A Kentucky man has admitted to faking his own death to avoid paying over a hundred grand in child support. Man, was his sister pissed. I agree. This weekend, Hamas supporters in Michigan chanted, “Death to America!” Meanwhile, Michigan supporters in Gaza chanted, “Go Wolverines!”
A new report claims that Turkey is the most promiscuous country in the world, with the average person having slept with 14 people, beating America by four partners. I tried my best, said one man. The U.S. placed 13th on the list and would have placed as high as second, but Madonna was not included in the study. True, researchers say the average American has slept with about 10 people. Wow. Still waiting for my first, said one man. Actually, the precise number for Americans was 10.7 sexual partners. Point seven. That means a lot of people bang Danny DeVito. All right, we’re done with that.
Last week, Joy Reid interviewed a so-called cult expert on her so-called TV show, and both agreed Trumpism is a cult, which might be the most predictable result since Hunter Biden’s STD test came back as “all of the above.” I can’t wait until next week with Joy. Ask Ilhan Omar if she’s bringing a date to her family reunion. Roll it, Sven.
CULT EXPERT: The good news is it’s not permanent. And people wake up, and they are embarrassed and ashamed, as I felt in 1976. But more and more people are leaving the MAGA cult. It’s important that people not just yell at people who are still trapped in this delusion. Ask questions in a respectful, curious way that gets them to start realizing they’ve been conned and that their minds have been hijacked.
JOY REID: Trump has reached that point where he’s done that pivot from saying that he’s leading a movement of believers to saying that the belief should be in him, that he is the Messiah.
This from a lady who’s wearing a Trump wig. Sorry, Junior. This was you, pre-Trump; this is you now. Someone’s hairstylist is definitely MAGA.
So the interviewee and the interviewer seem satisfied with this conclusion, for it absolved them of understanding why or how people think differently than they do. In this case, with their brains. Now, if Joy says Trumpism is a cult, then I say, what a terrible cult it must be because it violates every single tenant of a cult.
There’s no abuse, no isolation from family, no weird sex rituals. Unless you count shouting, “you’re fired” during lovemaking. But MAGA heads know what’s going on outside MAGA world, and they freely move in and out of it. And they have no problems dealing with people who aren’t into Trump.

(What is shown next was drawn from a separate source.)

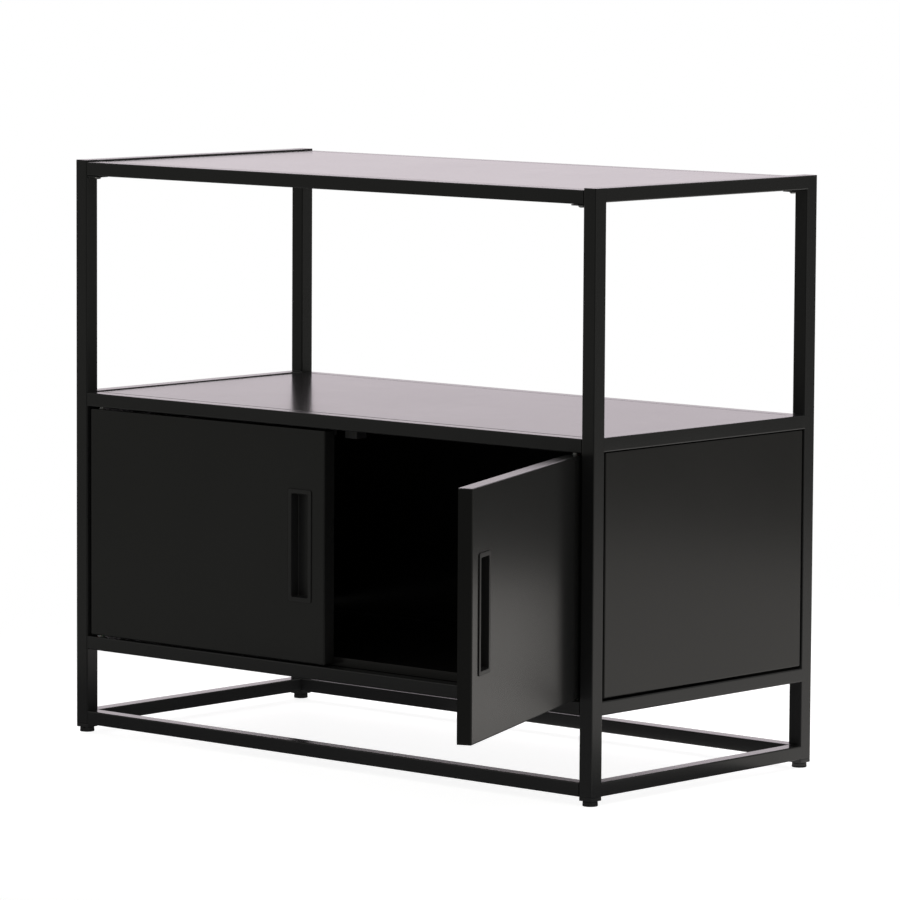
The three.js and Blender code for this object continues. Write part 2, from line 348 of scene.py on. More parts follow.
def noise(start, place, scale, detail=2.0, rough=0.5):
    """Noise with about `scale` lumps to the metre."""
    return start.node(
        "TexNoise", inputs={"Vector": place, "Scale": scale, "Detail": detail, "Roughness": rough},
    )


def mix_colours(start, amount, first, second):
    return start.node("Mix", {"data_type": "RGBA"}, {0: amount, 6: first, 7: second}, output=2)


def tint(colour, factor):
    return (*(channel * factor for channel in colour), 1)


print("shader class ready")

# %% [markdown]
# ## Finishes
#
# Powder coat is plastic powder that is melted onto the steel. It levels into a satin skin with a
# faint orange peel about a millimetre across, and its gloss wanders a little from place to place
# and where hands have been. The same formula serves the tube, the sheet and the doors, with the
# colour, roughness and gloss of each, and the pressed pulls are the roughest. The shelf's gloss is
# turned well down as painted shade, for the shadow that the top panel casts over it.
# All patterns read Object coordinates, so they stay put on a piece.

# %% Powder coat
def powder_coat(name, colour, roughness, peel_height, gloss=0.4):
    material, start = new_material(name)
    place = start.node("TexCoord", output="Object")
    peel = noise(start, place, 750, detail=1.5)
    cloud = noise(start, place, 4.5, detail=3)
    wiped = noise(start, place, 38, detail=4, rough=0.6)
    specks = noise(start, place, 2600, detail=1)
    colours = mix_colours(start, cloud, tint(colour, 0.8), tint(colour, 1.2))
    rough = roughness + 0.03 * (cloud - 0.5) + 0.02 * (wiped - 0.5) + 0.02 * (specks - 0.5)
    bump = start.node("Bump", inputs={"Strength": 1.0, "Distance": peel_height, "Height": peel})
    shader = start.node("BsdfPrincipled", inputs={
        "Base Color": colours, "Roughness": rough, "Normal": bump, "Specular IOR Level": gloss,
    })
    output_surface(start, shader)
    return material


frame_black = powder_coat("frame_powder_coat", (0.015, 0.015, 0.0153), 0.22, 4e-6)
panel_black = powder_coat("panel_powder_coat", (0.0155, 0.015, 0.0145), 0.18, 2e-6, gloss=0.36)
# The shelf is the panel coat with its gloss turned down: painted shade, for the shadow of the top panel
# over the shelf.
shelf_shaded_coat = powder_coat("shelf_powder_coat_shaded", (0.016, 0.0155, 0.0155), 0.18, 2e-6, gloss=0.14)
door_black = powder_coat("door_powder_coat", (0.0145, 0.0145, 0.0142), 0.21, 2.5e-6, gloss=0.34)
pull_black = powder_coat("pull_powder_coat", (0.016, 0.016, 0.016), 0.33, 4e-6)
print("five powder coats")

# %% [markdown]
# The small fittings have finishes of their own. Zinc plate is a bright metal whose passivation
# leaves a thin warm and cool cloud, and the bare poles of the catches are a dark oiled steel with the
# same cloud. Nylon is milky and slightly translucent. Moulded plastic has the fine grain that the
# mould's sparked steel leaves.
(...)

For instance, your uncle in the red cap still loves his half-baked niece with the purple hair. The feelings are not mutual until she needs a loan to pay off her seventh year at Wellesley. A Texan in a pickup truck with a Trump sticker will pull over to help a woman change her tire on her, “I’m with her” bumper sticker Prius, but the reverse? I wouldn’t bet on it, mainly because the Prius driver lacks the upper body strength. Try asking a Manhattan liberal for directions if you’re wearing a MAGA cap. They’ll tell you where to go, and it won’t be to the Empire State Building. The fact is, Dems today don’t know what a Trumper believes. They don’t mix with people outside their bubble, which is how the bubble ends up sounding like this.
TIKTOK VIDEO: The orange man. The orange man like this. He is going to take away your Social Security, and a lot of you are…He’s going to take away your health care because the kids right now until they’re 26 can be on their parents health care. And the orange man wants to stop that…
And that’s not a cult? That makes a Harikrishnas look like H&R Block. But libs assumed the worst, not the best in the people they disagree with, for it beats being surprised and shaken out of their own cult.
Now, those are those of us who aren’t progressives are forced to deal with this dynamic daily. For our culture demands it. We are in the minority in entertainment, media and academia, so we know their arguments well before we even know ours. We’re so used to libs yelling in our faces, we can still smell the almond milk, but because we’re often outnumbered, we’re more than aware of different beliefs and we’ve learned to accept them. So Trumpers know the outside world as opposed to the reverse.
The libs’ only interaction with Trumpers these days is when they pay their plumber or scream at their driver. A perfect example. According to data, liberals are less likely to accept dating a conservative, even one who looks like me, but a conservative will date a liberal and not just because they’re easy. Maybe because conservatives see politics as a small part of life, where liberals see it as a foundation. A conservative realizes that politics isn’t as important as a human connection. And so the liberal will show you their BLM signs, rainbow flags and coexist bumper stickers. But tolerance? That’s harder to find than Rob Reiner’s jawline.
‘GUTFELD!’ SONG: The left will try to shame you for just being yourself. They act like masculinity is bad for your health. But we can’t help our instinct to protect and provide. Yeah, liberals would prefer we be more feminized. So don’t be a b***. Make the switch! Grand Old Party!